Required task:
Check each line for the word "materials" and report how many have it. Give nothing else.
--- Supplied information ---
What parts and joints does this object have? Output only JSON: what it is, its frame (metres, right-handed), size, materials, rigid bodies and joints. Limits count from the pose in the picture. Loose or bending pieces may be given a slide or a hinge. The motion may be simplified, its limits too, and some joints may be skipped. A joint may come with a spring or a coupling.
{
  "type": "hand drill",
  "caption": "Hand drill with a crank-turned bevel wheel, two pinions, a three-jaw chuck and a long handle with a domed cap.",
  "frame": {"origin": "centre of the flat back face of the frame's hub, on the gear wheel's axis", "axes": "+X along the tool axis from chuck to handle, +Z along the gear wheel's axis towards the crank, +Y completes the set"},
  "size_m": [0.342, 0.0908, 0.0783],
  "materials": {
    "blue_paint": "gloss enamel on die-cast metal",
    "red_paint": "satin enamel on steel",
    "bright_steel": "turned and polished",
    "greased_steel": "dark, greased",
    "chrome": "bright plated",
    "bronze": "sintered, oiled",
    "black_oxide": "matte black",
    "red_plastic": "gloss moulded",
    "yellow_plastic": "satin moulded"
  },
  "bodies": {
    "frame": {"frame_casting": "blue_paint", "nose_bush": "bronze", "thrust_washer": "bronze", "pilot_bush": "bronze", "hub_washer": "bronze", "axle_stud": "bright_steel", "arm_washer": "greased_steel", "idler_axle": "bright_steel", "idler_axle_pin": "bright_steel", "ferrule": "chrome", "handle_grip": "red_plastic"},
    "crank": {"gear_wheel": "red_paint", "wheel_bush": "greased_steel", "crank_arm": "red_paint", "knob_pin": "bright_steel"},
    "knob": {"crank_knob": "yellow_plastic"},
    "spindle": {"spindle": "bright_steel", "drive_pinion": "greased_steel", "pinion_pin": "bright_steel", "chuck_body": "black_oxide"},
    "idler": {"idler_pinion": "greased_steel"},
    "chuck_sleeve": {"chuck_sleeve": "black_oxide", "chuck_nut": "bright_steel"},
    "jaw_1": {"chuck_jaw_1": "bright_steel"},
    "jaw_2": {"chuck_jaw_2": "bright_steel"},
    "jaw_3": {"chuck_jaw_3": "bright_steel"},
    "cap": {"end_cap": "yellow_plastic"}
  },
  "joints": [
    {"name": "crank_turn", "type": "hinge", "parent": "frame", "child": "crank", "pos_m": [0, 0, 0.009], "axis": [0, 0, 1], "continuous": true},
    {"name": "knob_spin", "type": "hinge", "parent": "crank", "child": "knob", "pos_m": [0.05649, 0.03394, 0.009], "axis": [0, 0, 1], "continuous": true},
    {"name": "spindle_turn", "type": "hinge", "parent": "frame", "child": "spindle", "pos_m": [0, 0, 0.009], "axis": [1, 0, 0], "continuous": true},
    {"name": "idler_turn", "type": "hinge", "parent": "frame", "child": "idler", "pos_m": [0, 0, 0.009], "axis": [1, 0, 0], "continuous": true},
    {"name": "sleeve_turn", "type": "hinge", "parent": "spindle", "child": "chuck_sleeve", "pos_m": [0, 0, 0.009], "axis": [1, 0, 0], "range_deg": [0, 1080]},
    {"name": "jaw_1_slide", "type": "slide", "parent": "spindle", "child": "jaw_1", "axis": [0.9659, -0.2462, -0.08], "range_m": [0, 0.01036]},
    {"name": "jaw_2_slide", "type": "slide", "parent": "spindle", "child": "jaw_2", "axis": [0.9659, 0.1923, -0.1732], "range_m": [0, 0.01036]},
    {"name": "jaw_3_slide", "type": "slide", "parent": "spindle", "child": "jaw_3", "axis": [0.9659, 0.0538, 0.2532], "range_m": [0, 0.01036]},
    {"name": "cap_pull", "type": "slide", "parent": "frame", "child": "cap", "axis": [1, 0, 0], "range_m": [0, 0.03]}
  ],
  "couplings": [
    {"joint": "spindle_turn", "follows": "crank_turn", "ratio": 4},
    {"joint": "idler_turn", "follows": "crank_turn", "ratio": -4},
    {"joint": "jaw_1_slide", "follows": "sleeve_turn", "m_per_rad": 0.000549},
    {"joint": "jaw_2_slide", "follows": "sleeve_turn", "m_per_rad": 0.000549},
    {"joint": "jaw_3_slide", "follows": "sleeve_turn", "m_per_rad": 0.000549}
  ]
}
---
Result of this exercise:
2